The idea is that shops can order the Cabinotch boxes, using them as a core for a cabinet project, and then add their own customized touches.
“You don’t have to build every part of the cabinet to make it yours,” Crabtree said. “Our customers can custom design what they need, and we cut it here in Owensboro using our CNC routers. We cut the parts specifically for their design and ship them across the country in 5 to 7 business days.”
Increasing capacity
Crabtree invented the joinery system in 2004 to help build cabinets faster and easier. Today, his company puts out about 550 cabinets a day for about 2,000 customers nationwide. And, Crabtree has set impressive goals for the future.
“Our goal, and the reason we built the building and brought in this new equipment, is to grow to about 1,100 to 1,200 cabinets a day, which is the capacity for the new plant,” Crabtree said in an interview with the Greater Owensboro Economic Development Corp.
The new building, constructed in October 2024, houses rows of CNC router technology and sophisticated, robotic panel lifts and retrieval systems to efficiently make the parts and ensure the parts are shipped to the customer. “When you order from us, you get all of the parts and pieces in the box,” he said. “You are not going to be missing a left panel or have to go reproduce something. They’re all going to be there.”
When stacks of panels are delivered to Cabinotch, they start in two Homag IntelliStore units. The automated, intelligent storage and retrieval systems sort and store the panels. This completely automated system optimizes material flow for efficient use of all materials and space.
“The panel mover system grabs the panels and transfers them inside a fenced-in storage area,” said Crabtree. “And then, when the customer places an order, the machine goes in and pulls every sheet that is needed for the order, takes them to a label table where an RFID label is applied before parts are cut, then those sheets are stacked and make their way to our robotic CNC machines.”
Nested Homag Centateq N-300 CNC routers are arranged at angles from each other in a through-feed operation. Panels are loaded from the machine’s side, parts are cut per instructions on the RFID label, and the components are offloaded on the other end. The company has 13 Homag CNC routers that Crabtree says run about 15 hours a day. The robust, nested-based CNC routers are designed for high-volume production and use powerful spindles, automatic tool changers, and integrated drilling blocks for versatile operations like sizing, routing, grooving, and engraving.
Having multiple routing stations not only increases production capacity, but it also provides redundancy when machines undergo scheduled maintenance. Crabtree said that he chose the Homag equipment because while the machines are designed in Germany, they’re made in Grand Rapids, Michigan, and parts are readily available.
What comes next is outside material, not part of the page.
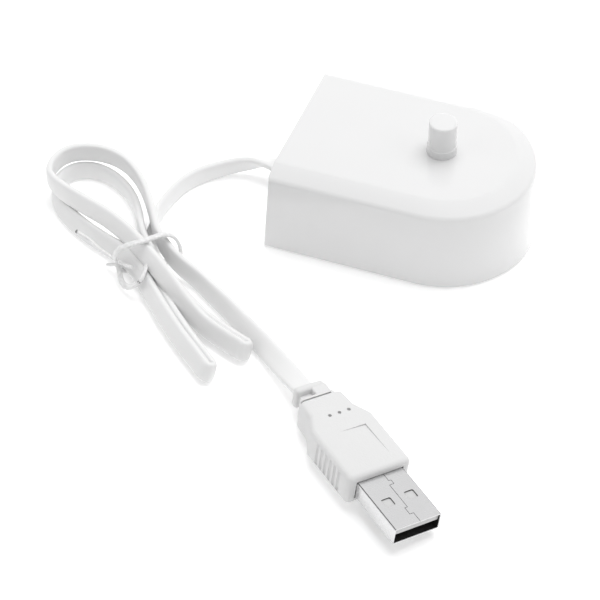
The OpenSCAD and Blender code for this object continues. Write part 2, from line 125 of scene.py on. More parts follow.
# pieces that keep their CAD shape, and the finish of each
PLAIN_NODES = {
    "bottom_cover": "cover plastic", "cover_gasket": "gasket rubber",
    "rubber_feet": "foot rubber", "cover_screws": "screw steel", "board_screws": "screw steel",
    "clamp_screws": "screw steel", "circuit_board": "green board", "coil_bobbin": "bobbin nylon",
    "coil_winding": "copper winding", "ferrite_core": "ferrite", "terminal_pins": "tinned pin",
    "smoothing_capacitor": "capacitor sleeve", "resonance_capacitor": "film capacitor",
    "filter_choke": "ferrite", "driver_chip": "chip case", "power_transistor": "chip case",
    "chip_parts": "chip ceramic", "cord_clamp": "cover plastic", "jacket_end": "lead jacket",
    "supply_wire_red": "red insulation", "supply_wire_black": "black insulation",
    "plug_insulator": "insulator plastic", "plug_inner_block": "bobbin nylon",
    "plug_contacts": "gold contact", "plug_wires": "red insulation"}


# === settings ====================================================================================
class HousingSettings(bpy.types.PropertyGroup):
    """Sizes and colour of the base's housing."""

    base_height: FloatProperty(
        name="Height", description="Height of the flat top above the floor",
        default=0.0234, unit="LENGTH")
    band_bottom: FloatProperty(
        name="Band height", description="Height of the sloping band's lower edge",
        default=0.0214, unit="LENGTH")
    band_width: FloatProperty(
        name="Band width", description="Width of the sloping band, seen from above",
        default=0.0048, unit="LENGTH")
    draft: FloatProperty(
        name="Draft", description="Lean of the walls", default=math.radians(2.6),
        subtype="ANGLE")
    wall: FloatProperty(
        name="Wall", description="Thickness of the walls", default=0.0018, unit="LENGTH")
    edge_soft: FloatProperty(
        name="Edge", description="Width of the soft rounding along the back's top edge",
        default=0.0012, unit="LENGTH")
    peg_x: FloatProperty(
        name="Peg place", description="Distance of the peg from the base's middle",
        default=0.0066, unit="LENGTH")
    peg_radius: FloatProperty(
        name="Peg radius", description="Radius of the peg", default=0.0034, unit="LENGTH")
    collar_radius: FloatProperty(
        name="Collar radius", description="Radius of the collar at the peg's foot",
        default=0.00362, unit="LENGTH")
    collar_height: FloatProperty(
        name="Collar height", description="Height of the collar", default=0.0024,
        unit="LENGTH")
    colour: FloatVectorProperty(
        name="Colour", description="Colour of the polished white plastic",
        default=(0.735, 0.735, 0.737), subtype="COLOR", size=3, min=0, max=1)


class LeadSettings(bpy.types.PropertyGroup):
    """Sizes and colours of the lead and of its tie."""

    width: FloatProperty(
        name="Width", description="Width of the flat lead", default=0.0052, unit="LENGTH")
    thickness: FloatProperty(
        name="Thickness", description="Thickness of the flat lead", default=0.002,
        unit="LENGTH")
    tie_width: FloatProperty(
        name="Tie width", description="Width of the twist tie", default=0.0016,
        unit="LENGTH")
    tie_thickness: FloatProperty(
        name="Tie thickness", description="Thickness of the twist tie", default=0.0009,
        unit="LENGTH")
    colour: FloatVectorProperty(
        name="Jacket", description="Colour of the lead's jacket",
        default=(0.80, 0.80, 0.80), subtype="COLOR", size=3, min=0, max=1)
    tie_colour: FloatVectorProperty(
        name="Tie", description="Colour of the tie's plastic",
        default=(0.80, 0.80, 0.80), subtype="COLOR", size=3, min=0, max=1)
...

He mentions this because it is how he says he likes to run his own business, especially at a time of tariffs and critical labor shortages.
“I want to make sure that the cabinetmakers know they don’t have to do this alone,” he said. “Cabinotch is there for them, to make sure that they have a partner that they can depend on. When they get busy, and when they can’t find labor, they can lean on us to produce their custom parts and ship them promptly and not have to pass on jobs when they’re too busy.”
Most importantly, he wants his customers to “have life outside of a cabinet shop. That’s kind of my mantra. We want to be a partner with you in your cabinet business to bring solutions that are innovative, that are forward-thinking. To help them enjoy the process of cabinet building again, and to be a craftsman, and also to be a business person.” ✚
SIDEBAR: Growth through acquisition
The new 77,000-square-foot factory expansion was not the only area of growth for Cabinotch Innovative Solutions. Within the last year, the Owensboro, Kentucky, company has made two acquisitions.
President and CEO Phillip Crabtree II pointed to the acquisition of the KCD Software company. KCD is an award-winning custom design-to-CNC manufacturing software. Cabinotch said that the strategic move marks a “significant step forward for Cabinotch Innovative Solutions’ commitment to better serving the needs of woodworkers and cabinetmakers worldwide.”
Crabtree said they recently launched Version 25 with KCD. “It’s all fresh, new, and clean, has some new features on it, a lot of things there that are additions to what the KCD has had in the past. It’s been a great thing for us. But again, we didn’t buy KCD just to buy a software company. We bought it to have a better solution to order and process a job. To get your products in and out of your shop fast.”
In addition, in March 2025, KCD Software, now a division of Cabinotch, acquired CADCode Systems, an advanced CNC machining software developed by cabinetmaker and industry pioneer Ned Brown. CADCode Systems will enhance KCD Software’s portfolio and “solidifies its commitment” to delivering cutting-edge tool options for the woodworking and manufacturing industries.
“We were able to partner with Ned and put CADCode software inside of the KCD software,” Crabtree said, “which makes it super powerful. The tech stack that we have now at Cabinotch is incredible. The powerhouse that we have with our software, with the Cabinotch solution, being able to get your parts cut and delivered to you from exactly your design is a big thing.”
Crabtree said that more innovations is coming down the pipeline. “Going forward, Cabinotch is rolling out some e -commerce solutions that are going to be incredible ... it’s going to streamline things for us like we’ve never seen before.”